La idea de fondo era que un Estado secular (es decir, un Estado moderno) estaba formado por individuos libres e iguales ante la ley y sin restricciones en la búsqueda del conocimiento por interés propio. Había que formar ciudadanos cuya principal lealtad estuviera con la nación y no con la Iglesia u otros rezagos corporativos de origen colonial.[5] 46

Como anota Charles A. Hale,
[...] como ciudadanos tenían un estatuto civil que debía regular y ad­ministrar el Estado. Las estadísticas vitales, los procesos fiscales, el pro­cedimiento judicial, la educación, incluso el calendario y los nacimien­tos, las bodas y las defunciones, todo ello debía apartarse del control de la Iglesia. La riqueza eclesiástica, tanto si constituía en diezmos, bienes raíces o hipotecas, debía pasar de mano muerta de la Iglesia y convertir­se en estímulo de la empresa individual [...].[6]

Sin embargo, estas ideas reformistas no prosperaron sin violencia. Las expulsiones y los retornos de los jesuítas se sucedieron en algunos países. La lucha armada fue con frecuencia resultado de esta polémica. Dos ejemplos fueron la guerra civil en México durante la Reforma plan­teada por Benito Juárez y en el período liberal colombiano que transcu­rrió desde 1850 hasta 1880.

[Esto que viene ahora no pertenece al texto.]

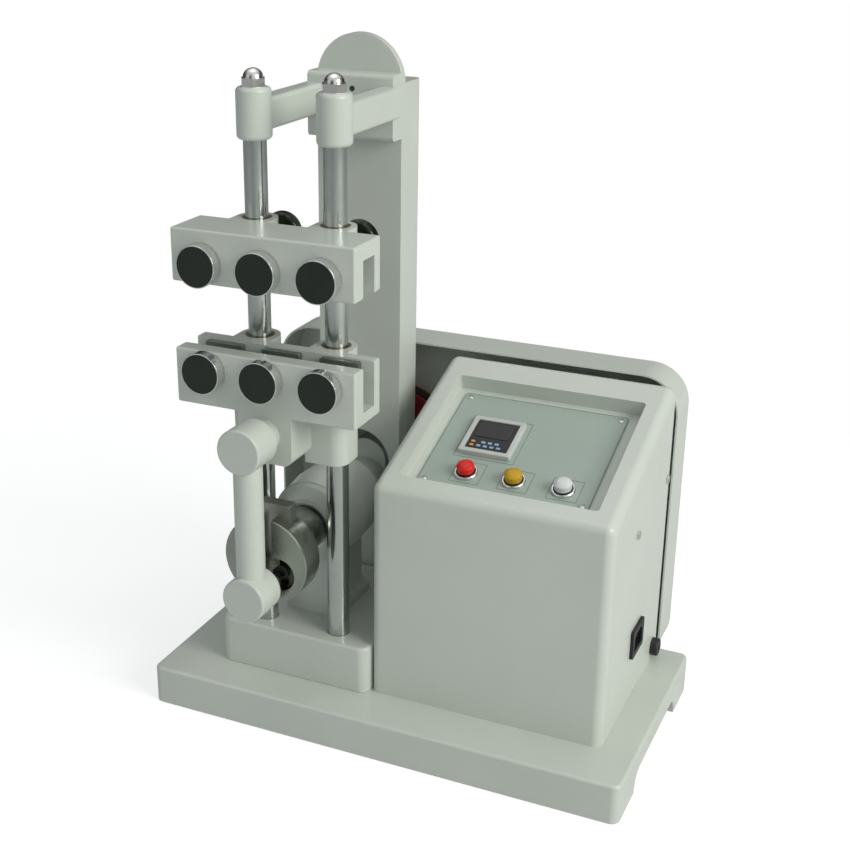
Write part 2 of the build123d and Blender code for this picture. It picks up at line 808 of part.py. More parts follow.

[1] Uno de los primeros capítulos en la historia de esta lucha contra el poder de la Iglesia lo libró el gobierno de Antonio José de Sucre en Bolivia (1825-1828). Sucre destruyó gran parte de las comunidades monásticas, mientras el Estado expropió las valiosas propiedades urbanas y rusticas de propiedad directa de las órdenes eclesiásticas, o con­troladas por ellas mediante hipotecas o capellanías (propiedades ofrecidas a la Iglesia para cometidos piadosos). A la larga, esta política sirvió para reforzar el poder de los terratenientes y comerciantes, que pudieron adquirir a precios ínfimos los bonos inicial-mente entregados a las tropas y a oficiales extranjeros cuando estos tuvieron que retirarse del país (Bonilla, Heraclio. Ob. cit.). El caso de Bolivia lo hemos tomado al azar. También podríamos citar en esta cruzada contra las prerrogativas eclesiásticas el gobierno de Gálvez. en Guatemala y la dictadura de Francia en Paraguay, donde este curioso personaje subordinó al clero a su proyecto totalitario.
[2] Barnadas, Joseph M. «Hacia una Iglesia latinoamericana». En Historia Universal América Latina contemporánea. Barcelona: Salvat, 1987. Vol. 30, p. 3838.
[3] La Gran Colombia fue el primer territorio en recuperar la jerarquía (1827). En 1828 fueron nombrados vicarios apostólicos en Chile, un obispo en Argentina y otro en Bolivia. Pero los pasos decisivos se dieron en 1830, bajo Pío VII, cuando se creó una nunciatura en Rio de Janeiro. A partir de 1831, ya bajo Gregorio xvi, quedó normaliza­da la situación en México, Argentina, Chile, Uruguay y el Perú. En 1837 se creó una segunda nunciatura en Bogotá. Entre 1839 y 1842 se restablecieron las relaciones con El Salvador y en 1844 con el Paraguay.
[4] Sin embargo, en la práctica, hasta el siglo XX, los estados no estuvieron en condiciones de sustituir la obra educativa de la Iglesia por falta de fondos, de maestros, de planes de estudio, etc.
[5] Regímenes precursores en esta ideología, aunque con escasos resultados, fueron los de Bernardino Rivadavia en Buenos Aires (1822-1823) y el de Valentín Gómez Farías en México (1833-1834). Ideólogos que influyeron mucho en esta corriente fueron el mexica­no José María Luis de Mora (1794-1850) y los chilenos Lastarria y Bilbao. Sus postulados
[6] Hale, Charles A. «Ideas políticas y sociales en América Latina, 1870-1930*. En Leslie Bethell (ed.). Historia de América Latina. América Latina: cultura y sociedad. Barcelona: Crítica, 1991,vol.6,p. 10.